Kalau kita mau mengikuti apa yang dilahirkan oleh Bapak Pendidikan kita (Ki Hajar Dewantoro) yang kemudian menjadi sebuah konsep luar biasa dan sangat universal tersebut, tentunya semua pihak harus ikut bertanggung jawab atas keadaan tersebut.

Ing Ngarso Sung Tulodo : Yang berada didepan, memberikan contoh dan teladan yang baik. Dan juga memberikan kepedulian. Artinya yang memangku jabatan di Dinas Pendidikan agar supayan lebih memahami dan lebih mau bekerja keras untuk keberhasilan pendidikan di Indonesia

Ing Madyo Mangun Karso : Yang berada di tengah, para guru dan karyawan sekolah dapat membangun kerja sama dengan Dinas Pendidikan demi tercapainya tujuan mencerdasakan kehidupan bangsa. Demikian juga peran para orang tua/wali murid yang tak kalah penting dalam hal mengawasi dan mengarahkan anak2 kita.

Tutwuri Handayani : Sebagai siswa yang dicap sebagai penganut Tutwuri Handayani (ditandai dengan emblem yang mereka kenakan pada seragam sekolah).
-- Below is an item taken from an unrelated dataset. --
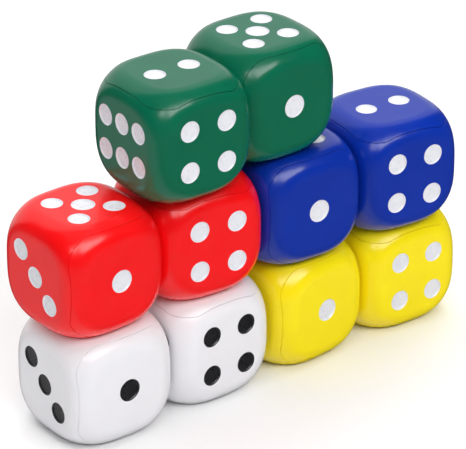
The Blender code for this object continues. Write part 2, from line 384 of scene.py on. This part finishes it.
def dish(radius):
    """A cutter for one dish, turned about +Z with the die's face at height zero."""
    bm = bmesh.new()
    corners = [bm.verts.new((out, 0, up)) for out, up in dish_outline(radius)]
    edges = [bm.edges.new(pair) for pair in zip(corners, corners[1:])]
    bmesh.ops.spin(bm, geom=corners + edges, cent=(0, 0, 0), axis=(0, 0, 1), angle=math.tau,
                   steps=PIP_STEPS, use_merge=True)
    bmesh.ops.remove_doubles(bm, verts=bm.verts, dist=MERGE)
    bmesh.ops.recalc_face_normals(bm, faces=bm.faces)
    for face in bm.faces:
        middle = face.calc_center_median()
        face.material_index = PAINT if math.hypot(middle.x, middle.y) < radius else PLASTIC
    return mesh_from(bm, "dish")


def pip_cutter(layout):
    """All the dishes of a die."""
    dishes = {radius: dish(radius) for radius in (PIP_RADIUS, LARGE_PIP_RADIUS)}
    bm = bmesh.new()
    for side, number in LAYOUTS[layout].items():
        facing, across, up = SIDES[side]
        turn = facing.to_track_quat("Z", "Y").to_matrix().to_4x4()
        for shift_across, shift_up, radius in pips(number):
            middle = facing * SIDE / 2 + across * shift_across + up * shift_up
            placed = dishes[radius].copy()
            placed.transform(Matrix.Translation(middle) @ turn)
            bm.from_mesh(placed)
            bpy.data.meshes.remove(placed)
    mesh = mesh_from(bm, f"pips_{layout}")
    add_slots(mesh)
    return mesh


def add_slots(mesh):
    """Gives a mesh the two material slots of a die."""
    for stand_in in stand_ins:
        mesh.materials.append(stand_in)


def with_pips(plain, layout, name):
    """A copy of a plain piece, turned so that its cap side faces the right way, with its dishes cut."""
    turned = plain.copy()
    turned.transform(SIDES[CAP_SIDE[layout]][0].to_track_quat("Z", "Y").to_matrix().to_4x4())
    add_slots(turned)
    piece = new_object(name, turned)
    mesh = baked(piece, [cut(piece, "DIFFERENCE", pip_cutter(layout))], name)
    mesh.shade_smooth()
    mesh.set_sharp_from_angle(angle=SHARP)
    return mesh


# The colour sockets of a Mix node, which share their names with others.
MIX_FIRST, MIX_SECOND, MIX_RESULT = 6, 7, 2


class Nodes:
    """A short way to build a material's nodes."""

    def __init__(self, name):
        self.material = bpy.data.materials.new(name)
        self.material.use_nodes = True
        self.tree = self.material.node_tree
        self.shader = self.tree.nodes["Principled BSDF"]

    def add(self, kind, inputs=(), **settings):
        """A new node, with these inputs linked or set."""
        node = self.tree.nodes.new(kind)
        for key, value in settings.items():
            setattr(node, key, value)
        for key, value in dict(inputs).items():
            self.put(value, node.inputs[key])
        return node

    def put(self, value, socket):
        """Links another node's output to the socket, or sets the socket's own value."""
        if isinstance(value, bpy.types.NodeSocket):
            self.tree.links.new(value, socket)
        else:
            socket.default_value = value

    def noise(self, place, scale, detail):
        made = self.add("ShaderNodeTexNoise", {"Vector": place, "Scale": scale, "Detail": detail})
        return made.outputs["Fac"]

    def spread(self, value, old, new):
        """Stretches the old range of a value over the new one."""
        made = self.add("ShaderNodeMapRange", {"Value": value, "From Min": old[0], "From Max": old[1],
                                               "To Min": new[0], "To Max": new[1]})
        return made.outputs["Result"]

    def mix(self, share, first, second):
        made = self.add("ShaderNodeMix", data_type="RGBA")
        self.put(share, made.inputs["Factor"])
        self.put(first, made.inputs[MIX_FIRST])
        self.put(second, made.inputs[MIX_SECOND])
        return made.outputs[MIX_RESULT]

    def bump(self, height, distance, under=None):
        made = self.add("ShaderNodeBump", {"Height": height, "Distance": distance})
        if under:
            self.put(under, made.inputs["Normal"])
        return made.outputs["Normal"]

    def place(self, shift):
        """Places on the piece itself, shifted so that no two pieces have the same pattern."""
        local = self.add("ShaderNodeTexCoord").outputs["Object"]
        moved = self.add("ShaderNodeVectorMath", {0: local, 1: shift}, operation="ADD")
        return moved.outputs["Vector"]


# Each colour, then the same where it is clouded.
COLOURS = {
    "green": ((0.001, 0.140, 0.070), (0.001, 0.128, 0.064)),
    "red": ((0.950, 0.005, 0.007), (0.900, 0.004, 0.006)),
    "blue": ((0.002, 0.030, 0.370), (0.002, 0.027, 0.340)),
    "yellow": ((1.000, 0.820, 0.006), (0.980, 0.780, 0.005)),
    "white": ((0.875, 0.870, 0.900), (0.855, 0.850, 0.880)),
}
PAINTS = {
    "white": ((0.800, 0.805, 0.850), (0.760, 0.768, 0.820)),
    "black": ((0.012, 0.012, 0.014), (0.022, 0.022, 0.025)),
}
NOISE = (0.25, 0.75)               # where nearly all the values of a noise lie
SHARE = (0.0, 1.0)

# Each pattern's scale, per metre, and its detail.
PLASTIC_CLOUDS = (38.0, 1.0)
PLASTIC_GLOSS = (85.0, 2.0)
SINKS = (42.0, 1.0)
PEEL = (500.0, 0.0)
PAINT_CLOUDS = (160.0, 1.0)
PAINT_GLOSS = (240.0, 1.0)
BRUSHING = (300.0, 1.0)

PLASTIC_ROUGHNESS = (0.19, 0.25)
PAINT_ROUGHNESS = (0.25, 0.34)
PAINT_GLOSS_NOISE = (0.3, 0.7)
SINK_DEPTH = 0.35 * MM
PEEL_DEPTH = 0.01 * MM
BRUSHING_DEPTH = 0.04 * MM
PLASTIC_IOR = 1.5
PATTERN_SHIFT = Vector((0.37, 0.11, 0.23))    # from one die's patterns to the next's


def opaque(colour):
    return (*colour, 1.0)


def plastic(name, colour, shift):
    """Satin moulded plastic: slightly clouded and uneven in gloss, with faint sinks and orange peel."""
    nodes = Nodes(name)
    place = nodes.place(shift)
    main, clouded = COLOURS[colour]
    cloud = nodes.spread(nodes.noise(place, *PLASTIC_CLOUDS), NOISE, SHARE)
    nodes.put(nodes.mix(cloud, opaque(main), opaque(clouded)), nodes.shader.inputs["Base Color"])
    gloss = nodes.spread(nodes.noise(place, *PLASTIC_GLOSS), NOISE, PLASTIC_ROUGHNESS)
    nodes.put(gloss, nodes.shader.inputs["Roughness"])
    sink = nodes.bump(nodes.noise(place, *SINKS), SINK_DEPTH)
    peel = nodes.bump(nodes.noise(place, *PEEL), PEEL_DEPTH, under=sink)
    nodes.put(peel, nodes.shader.inputs["Normal"])
    nodes.shader.inputs["IOR"].default_value = PLASTIC_IOR
    return nodes.material


def paint(name, colour, shift):
    """Pip paint, a little duller than the plastic and brushed unevenly into the dish."""
    nodes = Nodes(name)
    place = nodes.place(shift)
    main, thin = PAINTS[colour]
    cloud = nodes.spread(nodes.noise(place, *PAINT_CLOUDS), NOISE, SHARE)
    nodes.put(nodes.mix(cloud, opaque(main), opaque(thin)), nodes.shader.inputs["Base Color"])
    gloss = nodes.spread(nodes.noise(place, *PAINT_GLOSS), PAINT_GLOSS_NOISE, PAINT_ROUGHNESS)
    nodes.put(gloss, nodes.shader.inputs["Roughness"])
    nodes.put(nodes.bump(nodes.noise(place, *BRUSHING), BRUSHING_DEPTH), nodes.shader.inputs["Normal"])
    return nodes.material


def make_dice():
    """Every piece of every die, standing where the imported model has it."""
    plain = make_plain_pieces()
    meshes = {(layout, kind): with_pips(plain[kind], layout, f"{layout}_{kind}")
              for layout in LAYOUTS for kind in KINDS}
    for number, die in enumerate(DICE):
        low, high = die_box(die.name)
        shift = PATTERN_SHIFT * number
        body = plastic(f"{die.name}_plastic", die.colour, shift)
        dots = paint(f"{die.name}_paint", "black" if die.colour == "white" else "white", shift)
        for kind in KINDS:
            node = f"{die.name}_{kind}"
            piece = new_object(f"{node}_moulding", meshes[die.layout, kind].copy())
            piece.data.materials[PLASTIC] = body
            piece.data.materials[PAINT] = dots
            piece.location = (low + high) / 2
            piece.rotation_euler = (0, 0, math.radians(die.twist))
            weighted = piece.modifiers.new("Weighted normals", "WEIGHTED_NORMAL")
            weighted.keep_sharp = True
            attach(piece, f"{die.name}_die")
            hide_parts(node)


# The studio, laid out round the way the camera looks. Every place in it is given by an azimuth, clockwise
# from straight ahead of the camera as seen from above, and an elevation, both in degrees.
VIEW_TARGET = Vector((-0.0074, 0.0, 0.1217))
VIEW_AZIMUTH = math.radians(37.59)
VIEW_ELEVATION = math.radians(27.0)
VIEW_DISTANCE = 30 * SIDE
SENSOR = 36.0                      # the camera's, in millimetres like its lens
LENS = 276.6
CLIP_END = 100.0

FLOOR_HALF = 12.0
FLOOR_LEVEL = -0.2 * MM
FLOOR_SQUARES = 8                  # along each side
FLOOR_WHITES = ((0.93, 0.93, 0.93), (0.95, 0.95, 0.95))
FLOOR_CLOUDS = (3.0, 3.0)
FLOOR_ROUGHNESS = 0.6
FLOOR_SPECULAR = 0.1

# The soft boxes: width and height in metres, and radiance.
Lamp = namedtuple("Lamp", "name azimuth elevation width height level")
KEY = Lamp("key", 147, 44, 5.6, 2.1, 5.9)
FILL = Lamp("fill", -20, 80, 8.0, 8.0, 1.85)
LIGHT_DISTANCE = 6.0

# The lit parts of the room: half the width of each patch, the width of its edge, and radiance.
Patch = namedtuple("Patch", "azimuth elevation half edge level")
PATCHES = [
    Patch(-17, 25, 46, 14, 0.80),      # the lit wall behind the dice
    Patch(-105, -52, 44, 18, 0.52),    # the pale table to the left of them
    Patch(0, -90, 26, 14, 0.40),       # and under them
    Patch(-166, 38, 8, 6, 5.0),        # a small lamp at the front left
]
DIM = 0.04                         # how bright the rest of the room is


def towards(azimuth, elevation):
    """The direction from the dice to a place in the studio."""
    across = VIEW_AZIMUTH + math.radians(azimuth)
    up = math.radians(elevation)
    return Vector((math.sin(across) * math.cos(up), math.cos(across) * math.cos(up), math.sin(up)))


def add_floor():
    """A pale matt floor. The dice's gloss shows the room's patches instead of it."""
    bm = bmesh.new()
    bmesh.ops.create_grid(bm, x_segments=FLOOR_SQUARES, y_segments=FLOOR_SQUARES, size=FLOOR_HALF)
    floor = new_object("floor", mesh_from(bm, "floor"))
    nodes = Nodes("floor")
    place = nodes.place((0, 0, 0))
    whites = [opaque(white) for white in FLOOR_WHITES]
    nodes.put(nodes.mix(nodes.noise(place, *FLOOR_CLOUDS), *whites), nodes.shader.inputs["Base Color"])
    nodes.shader.inputs["Roughness"].default_value = FLOOR_ROUGHNESS
    nodes.shader.inputs["Specular IOR Level"].default_value = FLOOR_SPECULAR
    floor.data.materials.append(nodes.material)
    floor.location.z = FLOOR_LEVEL
    floor.visible_glossy = False


def add_camera():
    camera = bpy.data.objects.new("camera", bpy.data.cameras.new("camera"))
    bpy.context.scene.collection.objects.link(camera)
    ahead = towards(0, -math.degrees(VIEW_ELEVATION))
    camera.location = VIEW_TARGET - ahead * VIEW_DISTANCE
    camera.rotation_euler = ahead.to_track_quat("-Z", "Y").to_euler()
    camera.data.sensor_width = SENSOR
    camera.data.lens = LENS
    camera.data.clip_end = CLIP_END
    bpy.context.scene.camera = camera


def add_lamp(lamp):
    """A soft box aimed at the dice."""
    light = bpy.data.lights.new(lamp.name, "AREA")
    light.shape = "RECTANGLE"
    light.size, light.size_y = lamp.width, lamp.height
    light.energy = lamp.level * math.pi * lamp.width * lamp.height
    made = bpy.data.objects.new(lamp.name, light)
    bpy.context.scene.collection.objects.link(made)
    way = towards(lamp.azimuth, lamp.elevation)
    made.location = VIEW_TARGET + way * LIGHT_DISTANCE
    made.rotation_euler = way.to_track_quat("Z", "Y").to_euler()
    return made


def add_room():
    """Patches of light in a dim room. Where two overlap, the brighter one counts."""
    world = bpy.data.worlds.new("room")
    world.use_nodes = True
    bpy.context.scene.world = world
    tree = world.node_tree
    background = tree.nodes["Background"]
    way = tree.nodes.new("ShaderNodeTexCoord").outputs["Generated"]
    brightest = None
    for patch in PATCHES:
        along = tree.nodes.new("ShaderNodeVectorMath")
        along.operation = "DOT_PRODUCT"
        tree.links.new(way, along.inputs[0])
        along.inputs[1].default_value = towards(patch.azimuth, patch.elevation)
        edge = tree.nodes.new("ShaderNodeMapRange")
        edge.interpolation_type = "SMOOTHSTEP"
        tree.links.new(along.outputs["Value"], edge.inputs["Value"])
        edge.inputs["From Min"].default_value = math.cos(math.radians(patch.half + patch.edge / 2))
        edge.inputs["From Max"].default_value = math.cos(math.radians(patch.half - patch.edge / 2))
        edge.inputs["To Max"].default_value = patch.level
        brighter = tree.nodes.new("ShaderNodeMath")
        brighter.operation = "MAXIMUM"
        tree.links.new(edge.outputs["Result"], brighter.inputs[0])
        if brightest is None:
            brighter.inputs[1].default_value = DIM
        else:
            tree.links.new(brightest, brighter.inputs[1])
        brightest = brighter.outputs["Value"]
    tree.links.new(brightest, background.inputs["Strength"])
    background.inputs["Color"].default_value = opaque((1, 1, 1))


def add_studio():
    add_floor()
    add_camera()
    add_room()
    add_lamp(KEY)
    add_lamp(FILL).visible_glossy = False
    bpy.context.scene.view_settings.view_transform = "Standard"


make_dice()
add_studio()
Tentunya, mematuhi aturan sekolah, perintah guru dan berusaha belajar segiat mungkin menjadi tugas anda2 skalian.

Jika semua mau bekerja keras, dan didukung dengan arah yang jelas serta kemauan kuat, semua menjadi mungkin terjadi. Tercapainya tujuan “mencerdaskan kehidupan bangsa” tentunya bukan hanya khayalan semata.

Catatan : Maaf kalau tidak disertai dengan data2 yang akurat dan referensi yang jelas.